- Directed by: Sumit Pawar; Harsh Agarwal;
- Written by: Harsh Agarwal
- Produced by: Harsh Agarwal
- Cinematography: Shivam Borkar; Varun Katare;
- Edited by: Rahul Tiwari Adhiyari; Mohsin Sheikh;
- Music by: Himanshu Dahiya
- Release date: June 2021 (London Indian Film Festival);
- Country: India
- Language: Hindi

= Vaidya (film) =

Vaidya is a 2021 short film. The film was digitally released at Hotstar and was also screened at London Indian Film Festival.

== Plot ==
The film follows the story of Kabir, a regular corporate guy who meets Vaidya on a beach at his vacation. The two gets attracted to each other and spend time together. However, Kabir has to leave and he promises to come back for Vaidya. Kabir doesn't honor his promise and gets busy with his life. Vaidya confronts him in Gurgaon and the identity of Vaidya is told.

== Cast ==
- Ronit Agrawal as Vaidya
- Puneet Kumar Mishra as Kabir

== Reception ==
Gaysi referred to Vaidya as an "ambiguous and endearing tale of queer love". Dhyanvi Katharani described in her review, "Set outside the restraints of society on a remote beach in Goa, the film creates a utopia of queer love, and at the same time reminds us that this utopia only exists outside society. This is not a film that gives you precise conclusions; on the contrary it leaves room for ambiguity. The lack of a definitive answer keeps the audience gripped throughout the film"
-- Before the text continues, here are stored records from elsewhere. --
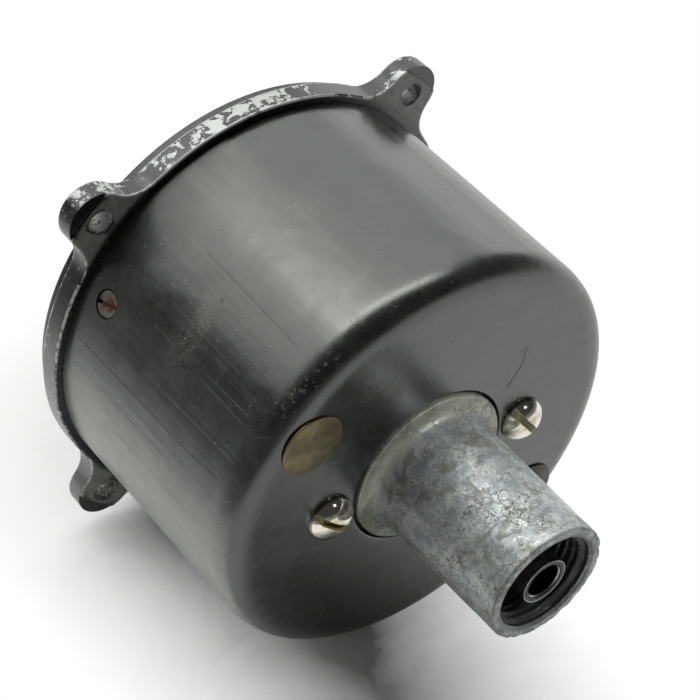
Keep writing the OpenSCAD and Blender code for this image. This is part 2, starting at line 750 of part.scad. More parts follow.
mounting_ring();
glass_gasket();
dial_glass();
spacer_ring();
dial_plate();
dial_screws();
stop_pins();
case();
side_screws();
drive_housing();
neck_gasket();
rear_screws();
access_plugs();
front_bush();
rear_bush();
oil_felt();
frame_pillars();
front_bridge();
bridge_screws();
front_jewel();
hairspring_stud();
flux_ring();
drive_shaft();
thrust_washer();
retaining_clip();
magnet_hub();
magnet();
pivot_jewel();
spindle();
drag_cup();
cup_hub();
spring_collet();
hairspring();
pointer_hub();
pointer();
pointer_cap();
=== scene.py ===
# Looks of a round panel tachometer that lies on its side, with its drive neck towards the camera.
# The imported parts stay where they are. Worn, rounded and threaded pieces are modelled here.
import json
import math

import bmesh
import bpy
import numpy as np
from mathutils import Matrix, Vector


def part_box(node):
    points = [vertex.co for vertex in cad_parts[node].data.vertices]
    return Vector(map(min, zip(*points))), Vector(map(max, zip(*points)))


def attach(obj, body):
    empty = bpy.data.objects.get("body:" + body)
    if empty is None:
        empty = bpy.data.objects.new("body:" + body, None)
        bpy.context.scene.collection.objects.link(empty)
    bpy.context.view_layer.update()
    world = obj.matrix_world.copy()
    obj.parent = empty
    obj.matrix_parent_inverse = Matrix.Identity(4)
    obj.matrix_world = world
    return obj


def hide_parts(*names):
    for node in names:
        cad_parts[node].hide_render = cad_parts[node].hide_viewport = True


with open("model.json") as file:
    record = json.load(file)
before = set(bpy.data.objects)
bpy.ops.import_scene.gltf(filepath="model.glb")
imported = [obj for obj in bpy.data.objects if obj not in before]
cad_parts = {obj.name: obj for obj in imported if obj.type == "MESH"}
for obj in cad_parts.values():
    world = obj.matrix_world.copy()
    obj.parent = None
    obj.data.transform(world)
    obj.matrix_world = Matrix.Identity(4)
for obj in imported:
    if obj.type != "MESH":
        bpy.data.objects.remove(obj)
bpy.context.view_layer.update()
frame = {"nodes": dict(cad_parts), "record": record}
nodes = frame["nodes"]
mm = 0.001
randomPicks = np.random.default_rng(7)


# Camera: stands behind the instrument and above it, a little tilted to one side
camera = {
    "place": (166.64 * mm, 227.73 * mm, 256.06 * mm),
    "aim": (-10.64 * mm, 18.24 * mm, -7.38 * mm),
    "tilt": 4.95,       # degrees, anticlockwise
    "lens": 110.5,      # on a sensor 36 mm wide
}


def tuned(thing, **values):
    for key, value in values.items():
        setattr(thing, key, value)
    return thing


def addObject(name, data):
    made = bpy.data.objects.new(name, data)
    bpy.context.scene.collection.objects.link(made)
    return made


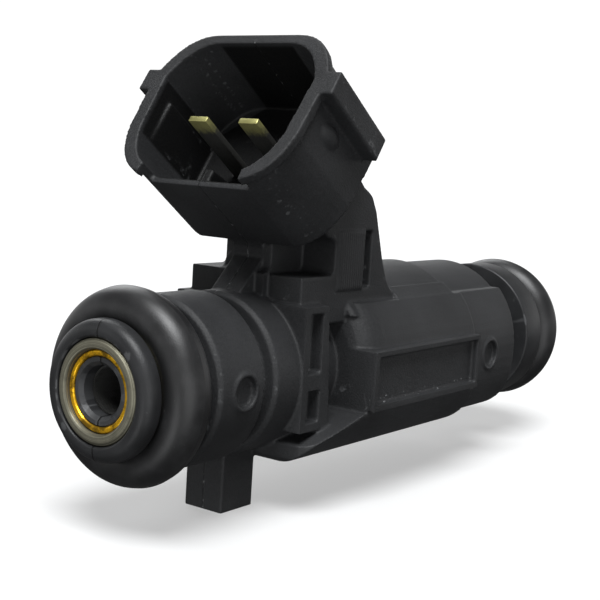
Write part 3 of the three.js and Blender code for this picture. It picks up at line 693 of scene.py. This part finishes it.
def filter_gauze():
    """A fine square weave, drawn round the axis, in near-black colours that paint the shade inside the
    filter's bore.
    """
    p = Paint("filter_gauze")
    threads = 72  # round the axis
    turn = p.node("ShaderNodeMath", {"operation": "ARCTAN2"}, {0: p.y, 1: p.z})
    weave = p.step(p.waves(p.x, 0.16 * MM) * p.waves(turn, 2 * math.pi / threads), -0.6, 0.6)
    # Painted shade: the weave is coloured near-black for the darkness inside the bore.
    colour = p.mix(weave, (0.004, 0.004, 0.0035), (0.014, 0.0138, 0.012))
    return p.surface(Base_Color=colour, Roughness=0.55 + weave * 0.1, Normal=p.bump(weave, 0.04))


# ---- Housing -------------------------------------------------------------------------------------

def body_section(half_width, depth, steps=64):
    """The body's section: round above the axis, and fuller at its lower corners."""
    points = []
    for i in range(steps):
        a = 2 * math.pi * (i + 0.5) / steps
        c, s = math.cos(a), math.sin(a)
        if s > 0:
            points.append((half_width * c, half_width * s))
        else:
            full = math.copysign(abs(c) ** (2 / 3), c), math.copysign(abs(s) ** (2 / 3), s)
            points.append((half_width * full[0], depth * full[1]))
    return points


def round_lands(h):
    """Flange, clip groove and land, with the waist behind them. The bore is cut later."""
    soft = 0.3
    land = h.flange_back + h.groove_width
    return turned([
        (h.flange_front, 0.0), (h.flange_front, h.flange_radius - soft),
        (h.flange_front + soft, h.flange_radius), (h.flange_back - soft, h.flange_radius),
        (h.flange_back, h.flange_radius - soft), (h.flange_back, h.groove_radius),
        (land, h.groove_radius), (land, h.land_radius - soft), (land + soft, h.land_radius),
        (h.land_back, h.land_radius), (h.land_back, h.groove_radius),
        (h.body_front + 1, h.groove_radius), (h.body_front + 1, 0.0),
    ])


def locating_post(h):
    back = h.post_front + h.post_length
    half = h.post_width / 2
    return block(h.post_front, back, -half, half, -h.post_depth, -4.0)


WING_FRONT, WING_BACK_TOP, WING_BACK_BOTTOM = 12.1, 15.1, 16.0
WING_BOTTOM, WING_TOP = -4.1, 5.7
POCKET_RIM = 0.65


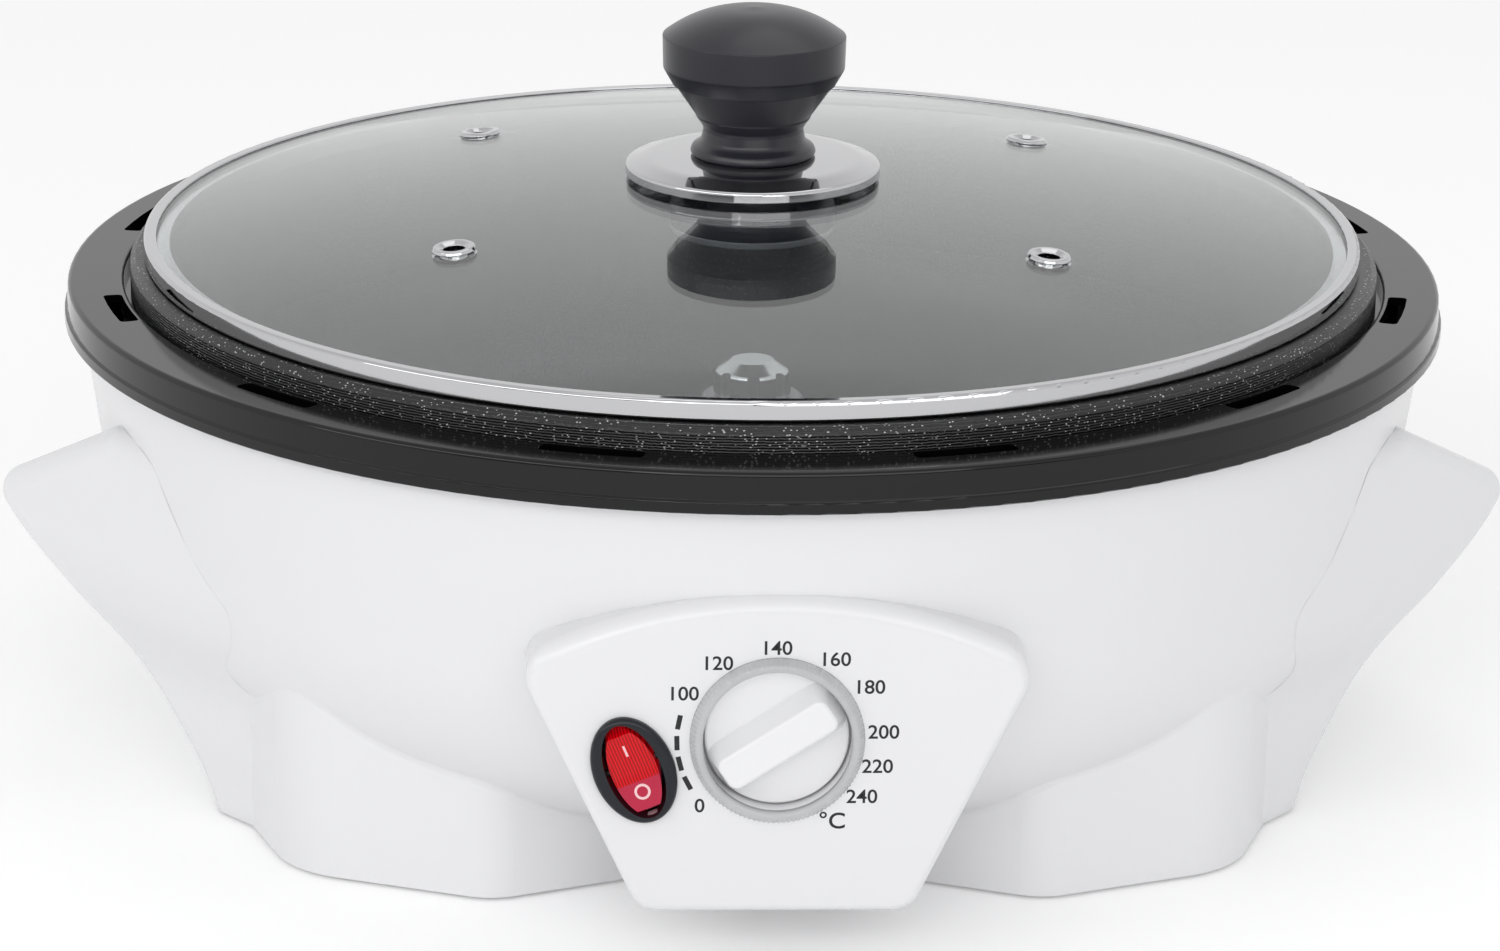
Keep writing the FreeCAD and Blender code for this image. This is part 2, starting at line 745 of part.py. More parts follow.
# ---------------------------------------------------------------- heater, shield and motor
def heating_element():
    """Tubular heater bent to a ring, with its two cold pins turned down through the shield."""
    low = element_height - element_pin
    turn = element_bend * (1 - math.sqrt(0.5))
    bend_low = element_height - element_bend
    bends = []
    for side in (-1, 1):
        (x, y), (dx, dy) = ring_end(side)
        bends.append([V(x + dx * reach, y + dy * reach, z) for reach, z in (
            (element_bend, low), (element_bend, bend_low),
            (element_bend - turn, element_height - turn), (0.0, element_height))])
    (low_a, side_a, middle_a, end_a), (low_b, side_b, middle_b, end_b) = bends
    path = Part.Wire([
        Part.LineSegment(low_a, side_a).toShape(), Part.Arc(side_a, middle_a, end_a).toShape(),
        Part.Arc(end_a, V(0, -element_circle, element_height), end_b).toShape(),
        Part.Arc(end_b, middle_b, side_b).toShape(), Part.LineSegment(side_b, low_b).toShape()])
    section = Part.Wire(Part.makeCircle(element_radius, low_a, Z_AXIS))
    tube_solid = path.makePipeShell([section], True, False)
    pins = [disc(1.6, low - 8.0, low + 1.0, spot.x, spot.y) for spot in (low_a, low_b)]
    return joined([tube_solid] + pins)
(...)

Pune Mirror wrote, "The fact that the film doesn't addresses critical issues like homophobia and plays in its own surreal world where there are no questions asked for being gay pinches and hurts, but also helps the film to stay away from being characterized as another queer movie where key premise is social oppressions or lack of acceptance."

Daiji World penned a review about the film and described, "The beauty of the film is in its message which is rather simple and plays on the fundamental concept of love, togetherness, and separation...Vaidya is an important film not just because it does that but it is also important because it establishes and encourages that it's okay to play with genres and go where no one has been."

Anwesh Sahoo at Gaylaxy magazine wrote in his review, "The film is authentic, also because the actors play it with such simplicity. The subtle moments work. There’s no moment in the film really where they out and about proclaim their love for each other, but you see it in their eyes, the longing, the angst, the fondness and in the end the uncertainty and frustration (again, watch the film to know why!). The film stays true to its namesake, mysterious yet gripping for most parts."

Amar Ujala wrote about the film (translated from Hindi), "Vaidyas story is not just different because it is story of love between two men. It is also different because it ends at an interesting turn. It leaves an emptiness in the mind after watching the film."

== Festivals ==
Apart from London India Film Festival, Vaidya will be screened at KASHISH Mumbai International Queer Film Festival.